Demikian disampaikan Wakil Presiden Konfederasi Serikat Pekerja Indonesia (KSPI) Kahar S. Cahyono dalam Workshop Mendorong Hak-Hak Pekerja dalam Transisi Energi yang Adil, diselenggarakan Center of Economic and Law Studies (CELIOS), Rabu (12/3).
Putusan Mahkamah Konstitusi (MK) yang menyatakan Klaster Ketenagakerjaan dalam UU Cipta Kerja bermasalah dan meminta Pemerintah serta DPR membuat UU Ketenagakerjaan yang baru, memberikan peluang besar bagi serikat pekerja untuk memasukkan klausul terkait transisi energi kedalam regulasi yang baru. Dalam berbagai kebijakan terkait transisi energi, pekerja sering kali hanya disebut dalam konteks mitigasi dampak sosial, tanpa ada mekanisme konkret yang menjamin hak mereka dalam proses perubahan tersebut. Ini harus berubah.
Penguatan regulasi menjadi aspek mendasar dalam menjamin bahwa transisi energi tidak merugikan pekerja. Selama ini, peraturan ketenagakerjaan belum cukup kuat dalam memberikan perlindungan bagi pekerja yang terdampak oleh pergeseran industri menuju energi terbarukan. Regulasi yang ada masih lebih berfokus pada aspek teknis dan investasi, sementara hak-hak pekerja cenderung terpinggirkan. Oleh karena itu, diperlukan revisi kebijakan yang secara eksplisit mengatur tentang perlindungan pekerja dalam skenario perubahan energi, baik dalam bentuk jaminan sosial, skema pelatihan ulang, maupun kompensasi bagi mereka yang kehilangan pekerjaan akibat transisi ini.
Partisipasi yang bermakna dari pekerja dan serikatnya juga menjadi kunci dalam memastikan bahwa regulasi yang dibuat benar-benar mencerminkan kebutuhan pekerja. Selama ini, keterlibatan pekerja dalam perumusan kebijakan transisi energi masih sangat terbatas. Diskusi dan konsultasi sering kali hanya melibatkan pemerintah dan investor, sementara serikat pekerja hanya menjadi pelengkap atau bahkan tidak diikutsertakan dalam perundingan yang menentukan nasib mereka. Hal ini harus diubah dengan memastikan bahwa suara pekerja diakui dalam setiap tahapan kebijakan, baik di tingkat nasional maupun di perusahaan.
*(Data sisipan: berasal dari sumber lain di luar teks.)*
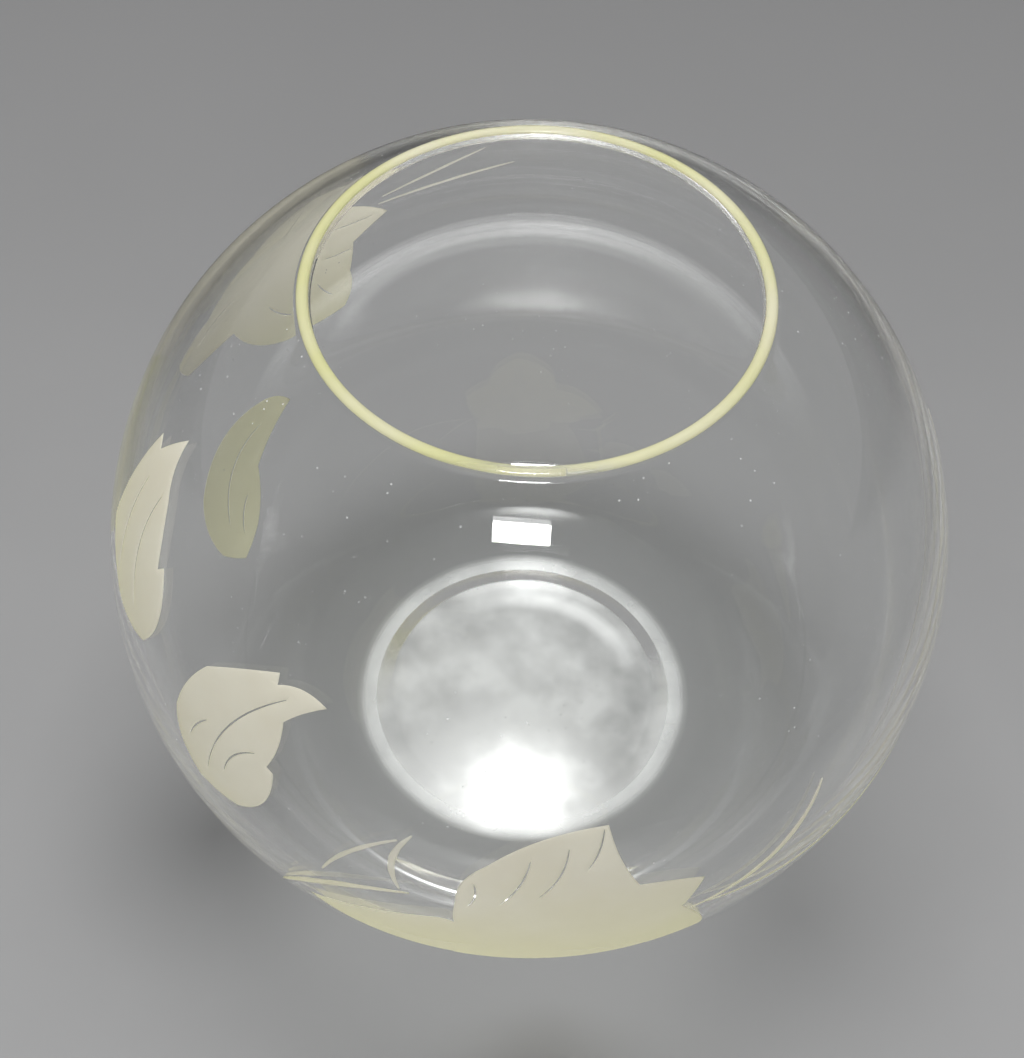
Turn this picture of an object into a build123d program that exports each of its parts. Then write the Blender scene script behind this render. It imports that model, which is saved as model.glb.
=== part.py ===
from build123d import *
from math import asin, atan2, cos, degrees, radians, sin, sqrt
import os

# Rose bowl: a ball of clear blown glass with a flattened foot and a rolled lip. Outside it
# carries a vine of fired satin enamel, and its lip is banded in yellow. The origin is the
# centre of the foot, on the table. +Z is up, and the big leaf faces -Y. Millimetres.

os.makedirs("parts", exist_ok=True)

# Glass ball. The hollow sits a little high in it, so the wall thins towards the lip.
bowl_radius = 76.0
ball_centre_height = 62.0
wall_thickness = 2.4
hollow_lift = 0.9
floor_height = 8.5
outer_heel_radius = 21.4
inner_heel_radius = 30.0

# Lip
lip_radius = 36.0
lip_bead_radius = 1.05
lip_turn_out = 0.1
neck_radius = 2.5

# Foot: a flat ring to stand on, around a shallow dome pushed up into the glass
foot_ring_width = 4.5
foot_flat_radius = sqrt(
    (bowl_radius - outer_heel_radius) ** 2 - (ball_centre_height - outer_heel_radius) ** 2
)
foot_ring_inner_radius = foot_flat_radius - foot_ring_width
foot_ring_edge_share = 0.025
dome_skirt_width_share = 0.125
dome_skirt_height_share = 0.07
dome_height_share = 0.1
dome_blend_share = 0.094
foot_ring_edge_radius = foot_ring_edge_share * foot_ring_inner_radius
dome_skirt_width = dome_skirt_width_share * foot_ring_inner_radius
dome_skirt_height = dome_skirt_height_share * foot_ring_inner_radius
dome_height = dome_height_share * foot_ring_inner_radius
dome_blend_radius = dome_blend_share * foot_ring_inner_radius

# Enamel. The band's two angles are taken about the bead's centre, up from its outward side.
enamel_thickness = 0.15
band_start_angle = 24
band_end_angle = 150
band_reach = 3.0
band_wall_sweep = 3.5
stroke_tip_width = 0.35
vein_width = 0.8

cut_overrun = 1.0
# How deep an outline is cut into the ball, as a share of the ball's radius
cut_depth_share = 0.5

# Big leaf at the front. A leaf's angles are the azimuth and latitude of its middle.
leaf_front_width = 64.0
leaf_front_height = 68.0
leaf_front_angles = (-88, -4)
leaf_front_shares = [
    (0.19, 0.45, -0.03),
    (0.28, 0.225, 0.05),
    (0.445, 0.175, 0.02),
    (0.40, 0.05, 0.08),
    (0.48, -0.24, 0.06),
    (0.31, -0.32, 0.12),
    (0.09, -0.54, 0.10),
    (-0.15, -0.40, 0.04),
    (-0.19, -0.27, 0.13),
    (-0.56, -0.11, 0.05),
    (-0.22, 0.07, 0.10),
    (-0.175, 0.06, 0.03),
    (-0.17, 0.18, 0.12),
    (-0.095, 0.33, 0.11),
]
leaf_front_vein_shares = [
    (0.15, 0.32, 0.18, 0.44, -0.06),
    (0.035, 0.22, 0.10, 0.39, -0.08),
    (-0.06, 0.185, 0.01, 0.355, -0.06),
    (-0.14, 0.16, -0.125, 0.26, -0.10),
    (0.10, -0.12, 0.38, -0.20, -0.05),
    (0.02, -0.22, 0.08, -0.45, 0.06),
    (-0.13, -0.10, -0.44, -0.11, 0.08),
]

# Smaller leaf at the front left
leaf_front_left_width = 28.0
leaf_front_left_height = 35.0
leaf_front_left_angles = (-127, 19)
leaf_front_left_shares = [
    (-0.50, -0.16, 0.06),
    (-0.30, 0.22, 0.02),
    (0.17, 0.46, 0.03),
    (0.18, 0.40, 0.14),
    (0.49, 0.43, -0.04),
    (0.28, 0.245, 0.07),
    (0.24, -0.06, 0.02),
    (0.29, -0.08, 0.15),
    (0.04, -0.50, 0.05),
    (-0.27, -0.52, 0.13),
]
leaf_front_left_vein_shares = [
    (-0.20, -0.39, 0.26, 0.36, 0.09),
    (-0.06, -0.30, 0.15, -0.03, 0.12),
    (-0.36, -0.26, -0.23, -0.07, 0.06),
]

# Smaller leaf at the left
leaf_left_width = 30.0
leaf_left_height = 36.0
leaf_left_angles = (-158, 26)
leaf_left_shares = [
    (-0.24, 0.42, 0.02),
    (-0.17, 0.38, 0.02),
    (-0.02, 0.575, -0.09),
    (0.15, 0.33, 0.03),
    (0.35, 0.07, 0.02),
    (0.39, 0.12, 0.19),
    (0.44, -0.35, 0.09),
    (0.05, -0.425, 0.06),
    (-0.33, -0.21, 0.02),
]
leaf_left_vein_shares = [
    (0.26, -0.27, 0.08, 0.30, 0.09),
    (-0.04, -0.30, -0.12, 0.24, 0.05),
]

# Big leaf at the back left
leaf_back_left_width = 58.0
leaf_back_left_height = 58.0
leaf_back_left_angles = (138, 15)
leaf_back_left_shares = [
    (-0.05, 0.52, 0.08),
    (0.15, 0.285, 0.05),
    (0.34, 0.08, 0.04),
    (0.51, 0.03, 0.08),
    (0.45, -0.13, 0.04),
    (0.195, -0.19, 0.02),
    (0.16, -0.265, 0.13),
    (-0.12, -0.44, 0.06),
    (-0.315, -0.415, 0.12),
    (-0.35, -0.25, 0.03),
    (-0.36, -0.10, 0.02),
    (-0.47, 0.04, 0.04),
    (-0.32, 0.14, 0.05),
    (-0.28, 0.43, 0.03),
]
leaf_back_left_vein_shares = [
    (0.02, -0.20, -0.12, -0.34, 0.10),
    (-0.22, -0.26, -0.275, -0.34, 0.06),
    (-0.25, -0.14, -0.36, -0.13, 0.06),
    (-0.27, 0.02, -0.42, 0.035, 0.06),
    (0.18, 0.02, 0.40, -0.03, 0.05),
    (0.0, 0.20, -0.03, 0.42, 0.05),
]

# Smaller leaf low on the left, towards the back
leaf_low_left_width = 36.0
leaf_low_left_height = 27.0
leaf_low_left_angles = (153, -22)
leaf_low_left_shares = [
    (-0.51, 0.28, 0.10),
    (-0.36, 0.46, 0.14),
    (0.38, 0.26, 0.12),
    (0.48, -0.24, 0.04),
    (0.35, -0.45, 0.04),
    (0.12, -0.36, 0.08),
    (-0.11, 0.01, -0.02),
]
leaf_low_left_vein_shares = [
    (0.30, -0.14, -0.26, 0.30, -0.14),
    (0.24, -0.30, 0.06, -0.10, -0.08),
]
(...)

Momentum revisi regulasi ketenagakerjaan harus dimanfaatkan untuk memasukkan aspek perlindungan pekerja dalam transisi energi. Serikat pekerja harus mendesak agar kebijakan ini tidak hanya sekadar mencantumkan pekerja sebagai objek perubahan, tetapi sebagai subjek yang memiliki hak dalam menentukan jalannya transisi. Di tingkat perusahaan, serikat pekerja perlu memastikan bahwa perjanjian kerja bersama (PKB) mencakup klausul yang melindungi pekerja dari dampak transisi energi, termasuk hak atas pelatihan ulang dan jaminan kepastian kerja bagi mereka yang terdampak.
Selain itu, perlu ada penguatan dalam mekanisme sosial dialog di tingkat tripartit, baik di tingkat nasional maupun daerah. Pemerintah harus menjamin bahwa serikat pekerja memiliki akses yang sama dalam pengambilan keputusan terkait kebijakan energi, sehingga regulasi yang dibuat tidak hanya berorientasi pada kepentingan investasi semata, tetapi juga pada kepentingan sosial dan tenaga kerja. Transisi energi harus diikuti dengan kejelasan aturan yang melindungi hak pekerja, mulai dari peraturan ketenagakerjaan hingga mekanisme implementasi yang memastikan pekerja tidak menjadi korban dalam perubahan ini.
Serikat pekerja juga perlu mengembangkan strategi advokasi yang lebih kuat, baik melalui lobi kebijakan maupun aksi kolektif, untuk menekan pemerintah dan perusahaan agar menjadikan transisi energi sebagai agenda yang berkeadilan bagi seluruh tenaga kerja. Tanpa penguatan regulasi dan partisipasi yang bermakna dari pekerja, transisi energi hanya akan menjadi alat eksploitasi baru yang menggantikan bentuk eksploitasi lama. Oleh karena itu, memastikan bahwa pekerja berada di pusat transisi energi bukan sekadar tuntutan, tetapi sebuah keharusan yang harus diperjuangkan bersama.